Copy every line of the data in which the word "from" occurs.
++++++
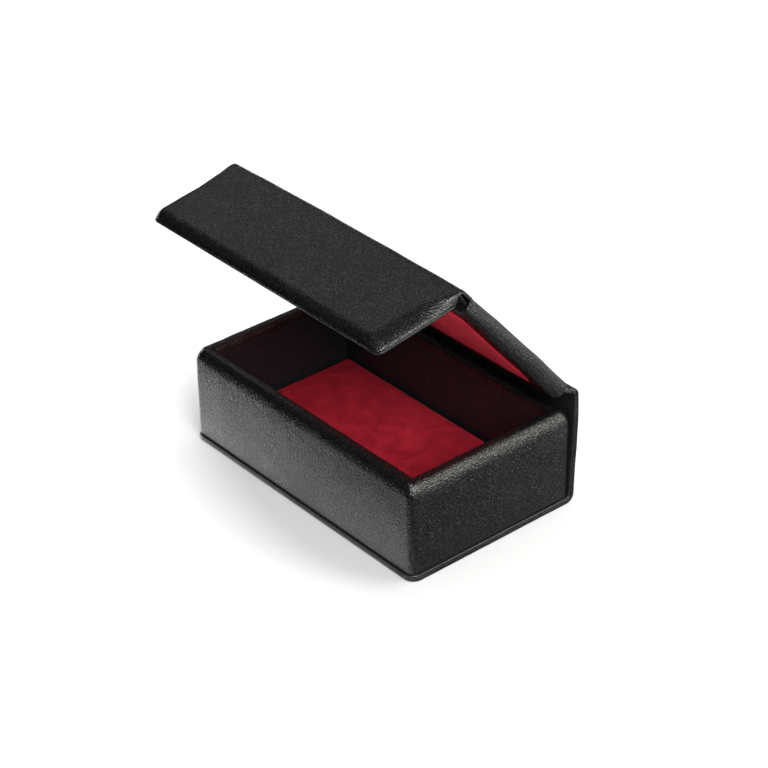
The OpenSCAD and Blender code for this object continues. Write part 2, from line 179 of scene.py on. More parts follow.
def formed(name, material, line, half_width, thick, side, low_side, ends, low_ends=None,
           corner=0.5, crown=0, step=1.2, uneven=0, uneven_size=9, seed=1, bevel=0, left=1):
    """A closed sheet or padded form drawn along the (y, z) line of its outer face, centred in X.

    side and low_side are (across, down): the rounding of its outer and inner long edges. ends
    and low_ends do the same for its two ends. corner rounds it in plan and crown raises its
    middle. bevel, from 0 to 1, turns the rounding of its outer long edges into a flat bevel, and
    left is the part of that rounding that its left edge has. half_width, thick, bevel and the four
    roundings may change along the line.
    """
    line = np.asarray(line, float)
    run = np.concatenate([[0], np.cumsum(np.linalg.norm(np.diff(line, axis=0), axis=1))])
    length = run[-1]
    low_ends = low_ends or ends
    reach = max(ends[0], low_ends[0], corner, NEARBY)
    at = steps(length, min(reach, 0.45 * length), step)
    middle = np.stack([np.interp(at, run, line[:, k]) for k in (0, 1)], 1)
    ahead = np.stack([np.interp(at + NEARBY, run, line[:, k]) for k in (0, 1)], 1)
    behind = np.stack([np.interp(at - NEARBY, run, line[:, k]) for k in (0, 1)], 1)
    tangent = ahead - behind
    tangent /= np.linalg.norm(tangent, axis=1)[:, None]
    outward = np.stack([tangent[:, 1], -tangent[:, 0]], 1)
    to_end = np.minimum(at, length - at)

    def fall(inside, across, depth):
        gone = np.clip(1 - inside / max(across, 1e-6), 0, 1)
        return depth * (1 - np.sqrt(1 - gone ** 2))

    sink = fall(to_end, *ends)
    rise = fall(to_end, *low_ends)
    width = along(half_width, at) - fall(to_end, corner, corner)
    body = along(thick, at) - sink - rise
    across = along(side[0], at)
    deep = np.minimum(along(side[1], at), DEEPEST * body)
    low_across = along(low_side[0], at)
    low_deep = np.minimum(along(low_side[1], at), LOW_DEEPEST * body)
    flatter = along(bevel, at)
    flat = steps(2, 0.06, step / 40) - 1
    bend = np.radians(np.linspace(0, 90, EDGE_STEPS + 1))[1:]
    rows = []
    for i in range(len(at)):
        top_reach = width[i] - across[i]
        left_reach = width[i] - across[i] * left
        low_reach = width[i] - low_across[i]
        bow = crown * (1 - flat ** 2) * (1 - (2 * at[i] / length - 1) ** 4)
        top = [(u * (left_reach if u < 0 else top_reach), -sink[i] + b) for u, b in zip(flat, bow)]
        straight = bend / bend[-1] * flatter[i]
        out = np.sin(bend) * (1 - flatter[i]) + straight
        drop = (1 - np.cos(bend)) * (1 - flatter[i]) + straight
        round_out = [(top_reach + across[i] * o, -sink[i] - deep[i] * d) for o, d in zip(out, drop)]
        bottom = -sink[i] - body[i]
        round_in = [(low_reach + low_across[i] * math.sin(a), bottom + low_deep[i] * (1 - math.cos(a)))
                    for a in bend[::-1]]
        low = [(-u * low_reach, bottom) for u in flat]
        mirrored_in = [(-x, n) for x, n in round_in[::-1]]
        mirrored_out = [(-left_reach - across[i] * left * o, -sink[i] - deep[i] * d)
                        for o, d in zip(out[::-1], drop[::-1])]
        ring = np.array(top + round_out + round_in + low + mirrored_in + mirrored_out)
        place = middle[i] + ring[:, 1:] * outward[i]
        rows.append(np.column_stack([ring[:, 0], place]))
    around = len(rows[0])
    points = np.concatenate(rows)
    if uneven:
        lift = wave(points, uneven_size, seed) * uneven
        push = np.repeat(outward, around, axis=0)
        points[:, 1:] += push * lift[:, None]
    faces = []
    for i in range(len(rows) - 1):
        for j in range(around):
            k = (j + 1) % around
            a = i * around
            faces.append((a + j, a + k, a + around + k, a + around + j))
    faces.append(tuple(range(around)))
    faces.append(tuple((len(rows) - 1) * around + j for j in reversed(range(around))))
    return finished(name, points, faces, material)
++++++
FULL RESPONSE »
The OpenSCAD and Blender code for this object continues. Write part 2, from line 179 of scene.py on. More parts follow.
    middle. bevel, from 0 to 1, turns the rounding of its outer long edges into a flat bevel, and